According to the information by Ministry, the manufacturing sector grew by 3.5 percent year-on-year, moderating from the 10.7 percent growth in the previous quarter. “All clusters within the sector expanded, except for the general manufacturing cluster which contracted on the back of output declines in the printing and miscellaneous industries segments. On a quarter-on-quarter seasonally-adjusted annualised basis, the sector posted growth of 3 percent, extending the 3.3 percent growth in the previous quarter,” says the Ministry.

How China’s Slowdown Affecting Singapore  

Amid the global economic slowdown, the survey declared one of the biggest causes of the fall is the projected slowdown in growth in Singapore’s key final demand markets such as the US and China.

At the last Economic Survey of Singapore update in August, MTI maintained the GDP growth forecast for the Singapore economy in 2018 at “2.5 to 3.5 percent”. Underpinning the forecast was the expectation that GDP growth in the second half of 2018 would moderate from that in the first half, given the projected slowdown in growth in Singapore’s key final demand markets such as the US and China.

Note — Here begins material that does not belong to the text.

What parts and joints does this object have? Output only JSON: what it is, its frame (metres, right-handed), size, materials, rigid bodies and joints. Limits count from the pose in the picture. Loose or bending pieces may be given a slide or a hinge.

In Asia, China’s growth is also projected to moderate in 2019 on account of a continued moderation in credit growth and softer external demand, although accommodative macroeconomic policies and stable domestic demand are likely to provide some support to growth. Similarly, growth in the key ASEAN economies is expected to ease or remain unchanged in 2019, supported by resilient domestic demand even as growth in merchandise exports moderates.

The Singapore economy grew by 3.2 percent in 2018 but according to official data, it was moderation from 3.9 percent in 2017. This has brought the gross domestic product below the mid-point of the range. Considering the manufacturing sector, 2018 saw a declining from 10.4 percent to 7.2 percent growth.